Strength and limitations
Heterogeneous sampling of carers was strived for in the field-testing of DeCANT to be applicable to the various settings intended for use. Nonetheless, participants were primarily female or spouses, which may reduce the representativeness of the sample. However, this seems to be a general pattern in dementia research when recruiting carers (Alzheimerforeningen, 2018). In contrast, the sample included a large proportion of non-spousal carers and carers reporting great variety of dementia severity in the person cared for, which suggests that the sample may be representative of various types of carers and caring contexts. However, the sampling has not considered different cultural attitudes towards the caring role. Therefore, the relevance of using DeCANT should be carefully considered in the cultural context (Nielsen et al., Reference Nielsen, Nielsen and Waldemar2019).
A limitation of the study is the small sample size (n = 301). Larger samples with a larger participant/item ratio of at least 10 participants per item are preferable in CFA (Boateng et al., Reference Boateng, Neilands, Frongillo, Melgar-Quinonez and Young2018) as more stable factor loadings and lower measurement errors are obtained. Thus, replication of DeCANT’s factor structure is necessary to ensure generalizability of the suggested structure in similar populations (Boateng et al., Reference Boateng, Neilands, Frongillo, Melgar-Quinonez and Young2018).

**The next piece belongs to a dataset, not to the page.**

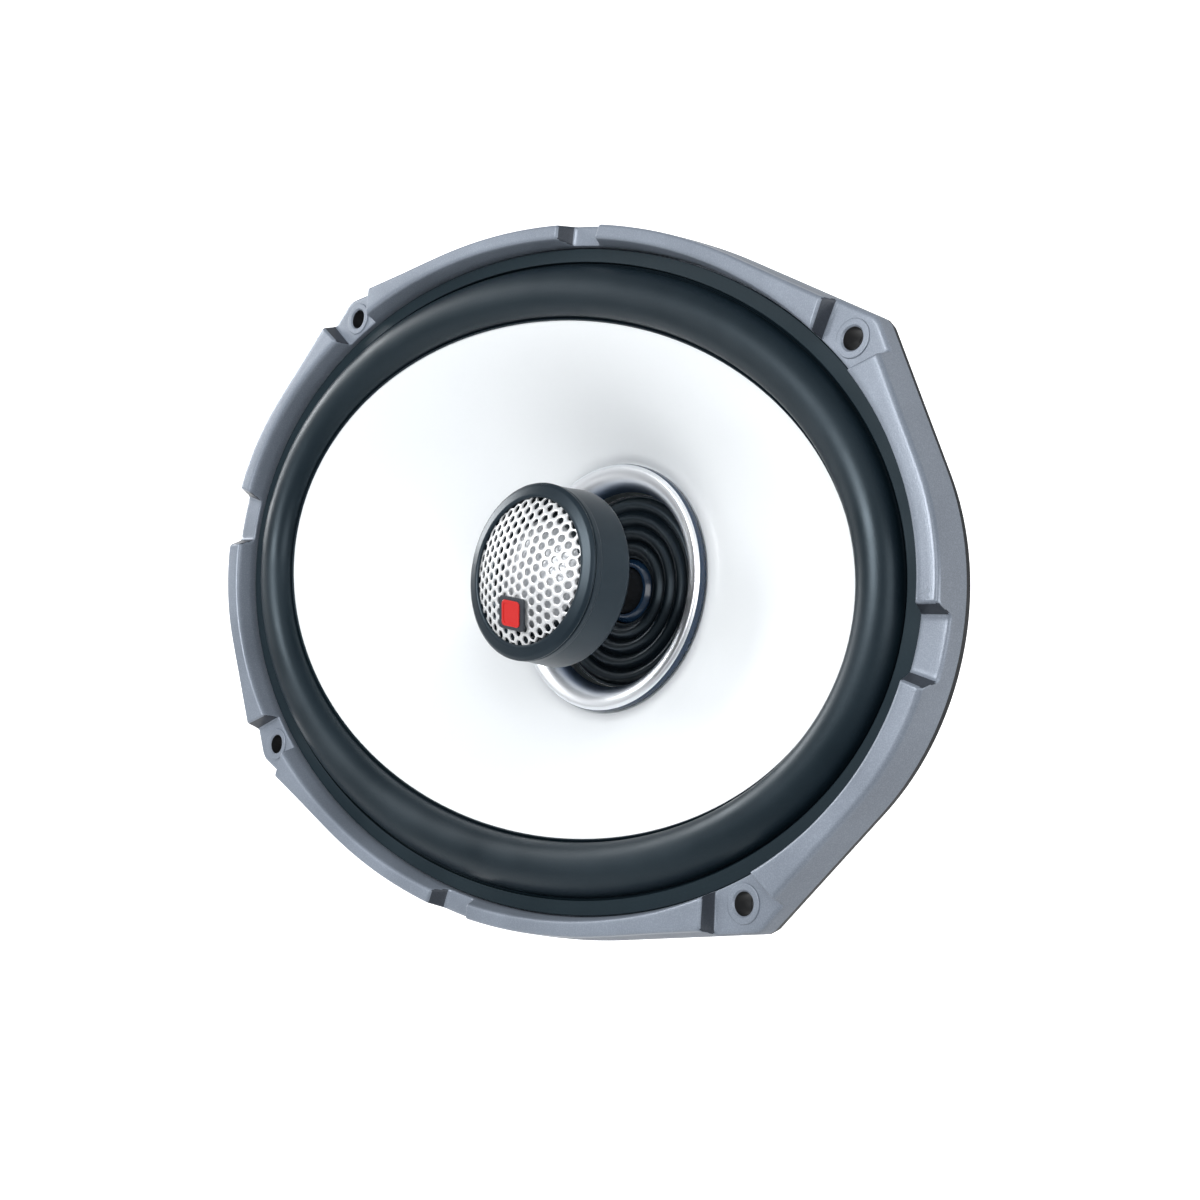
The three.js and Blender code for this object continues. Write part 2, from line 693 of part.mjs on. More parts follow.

Development of DeCANT followed a rigorous stepwise procedure for questionnaire development (de Vet et al., Reference de Vet, Terwee, Mokkink and Knol2011). However, before using DeCANT in practice, further research is needed to examine its psychometric properties. Hence, we recommend investigation of its construct validity by comparing DeCANT with existing measures of carers’ health and well-being and test-retesting of reliability as next steps.
Conclusion
A 25-item self-reported instrument (DeCANT) to identify carers’ support needs when caring for a person with dementia was developed. CFA demonstrated a moderate fit to a four-factor model assessing carers’ support needs in relation to communication with surroundings, daily life, focusing on themselves, and their own well-being. DeCANT is suggested to be used (a) to help identify carers’ support needs when caring for a person with dementia to enable supportive interventions in a timely manner; (b) to increase the awareness of carers’ support needs to improve carers’ health and well-being and, by extension, the person being cared for; and (c) as an outcome measure, to evaluate supportive interventions in everyday health and social care.
Conflict of interest
None.
Description of authors’ roles
THC designed the study, carried it out, analyzed the data, and wrote the manuscript. HHL, HKK, and KAR contributed to the design, supervised the data collection and analysis, and assisted with critical revision of the paper.
Acknowledgements
This work was supported by UCL University College Denmark, The Danish Alzheimer Association, and The Association of Danish Physiotherapists. Also, the authors thank Jens Søndergaard, University Hospital of Aarhus, Denmark, for supervising the statistical analysis.